Monthly Girls’ Nozaki-kun surprised me. As long-time readers know, it’s a rare comedy to make me chuckle. Kaguya-sama: Love is War is one of the most recent surprises. Monthly dates back to 2013, but appeared on my Netflix feed, so I gave it a watch. More fodder for JP, after all. I expected the usual shlock: accident breast grabs, misunderstandings, and the usual exhausted rom-com nonsense. Instead, I found a satire on the order of Kaguya-sama. And I’m a sucker for satire.
While Kaguya-sama focused on turning romance into a competition, Monthly hits on all the manga and anime tropes. In this regard, it shares more with Ouran Host Club than Kaguya-sama. However, the flavor of the comedy, how it plays into Kaguya-sama’s themes of intelligence gone awry leaves Monthly between the two. The main male, Nozaki, is a romance-shojo mangaka. Sakura, his high-school classmate, crushes on him and spends the series trying to confess her feelings. Most of the time, her efforts leads to her helping him with his manga in some way. Both characters are intelligent and largely avoid the airhead tendencies of characters in romance manga. In fact, all the cast have smarts. They do exhibit some expected teen-tendencies, such as catastrophizing, but none of these events are off-putting. In many cases, they make fun of such things found in manga.
Nozaki works the impossible hours mangaka are known to work. Everything he does aims at his work. Despite writing romance, he appears a bit dense at times about female feelings and perspectives. But he is self-aware enough to know this, which leads to some funny scenes where he tries to think as a woman in his deadpan, serious way. Sakura’s friendship with him often helps him refine his female characters. Although his manga’s main lead is based on his male friend Mikoshiba’s behavior instead of Sakura. Nozaki’s self-awareness and obsession with his work offers most of the satire, pointing to how ridiculous real life and manga plots can be.
Throughout the series, Nozaki appears unaware of Sakura’s feelings for him, offering her his autograph on a few occasions. However, his little gestures show he isn’t as dense as he appears. He is consumed by his work and observing high-school life to the point of appearing unaware of her. Basically, he is a tease and knows it. But he is a genuinely good person who is sensitive to others. He couldn’t write shojo otherwise! Of course, all of this plays into the satire surrounding his romance manga and high-school relationships.

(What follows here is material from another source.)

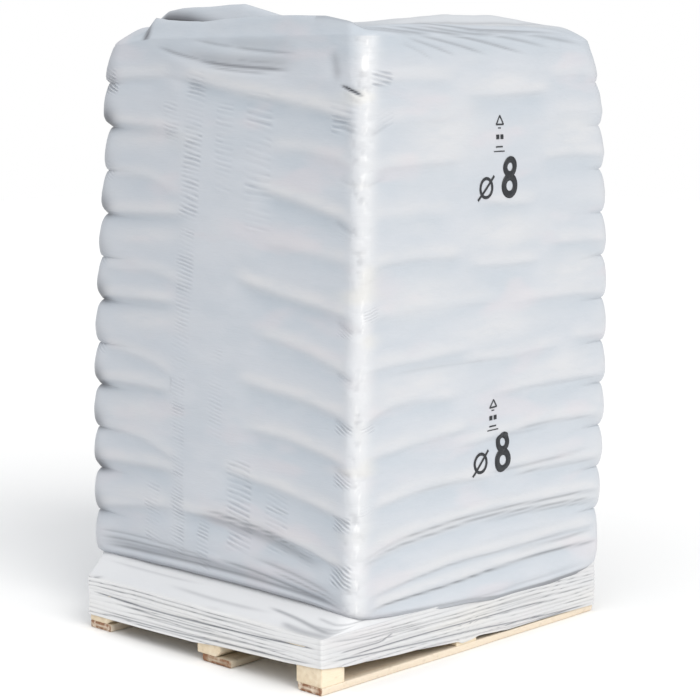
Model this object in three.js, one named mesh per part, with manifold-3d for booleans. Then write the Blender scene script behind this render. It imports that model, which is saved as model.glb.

The story doesn’t glorify the job of a mangaka. In fact, it shows how much grind it is. Of course, this could be seen as a trope to itself. However, Monthly goes into how difficult it can be to come up with a new idea or direction to take a story. Nozaki’s struggle to resolve plots and come up with the right scenes to appeal to the audience made me nod in agreement. Writers of all sorts know that challenge, the hesitation, the struggle Nozaki deals with. Writers often come off as neurotic because of how we try to observe and translate the world onto the page. Nozaki uses his life to try ideas for his story, watching how they play out and memorizing how people looked at the time. His setups are sometimes clever and hilarious. But he is aware of how the situations could hurt people, so he makes some effort to mitigate that, depending on who is involved. Sakura doesn’t resent him for any of it. She and his friends come to understand it is just how he is and how none of it is malicious. Nozaki, for his part, goes out of his way to include Sakura for no other reason but to spend time with her.
Despite how tired high-school rom-coms are, Monthly came off as fresh. The characters felt more college age at times than high-school, helped by the fact there wasn’t a dumb one among them. Well, Mikoshiba comes close, but his personality hides insecurities and offers a foil to Nozaki’s stoicism. All of the characters demonstrate self-awareness and make effort to curb their behavior, even though those efforts fail. Perhaps the most refreshing of all is the lack of fan-service. I suppose you could call some of the outfit gags fan service, but Monthly avoids the photocopied ecchi storyboards rom-com anime use. Monthly may not be completely groundbreaking, but it has fun with the tropes of romance in ways that made me chuckle. The series left me pleased without the usual annoying aftertaste rom-com anime tend to leave.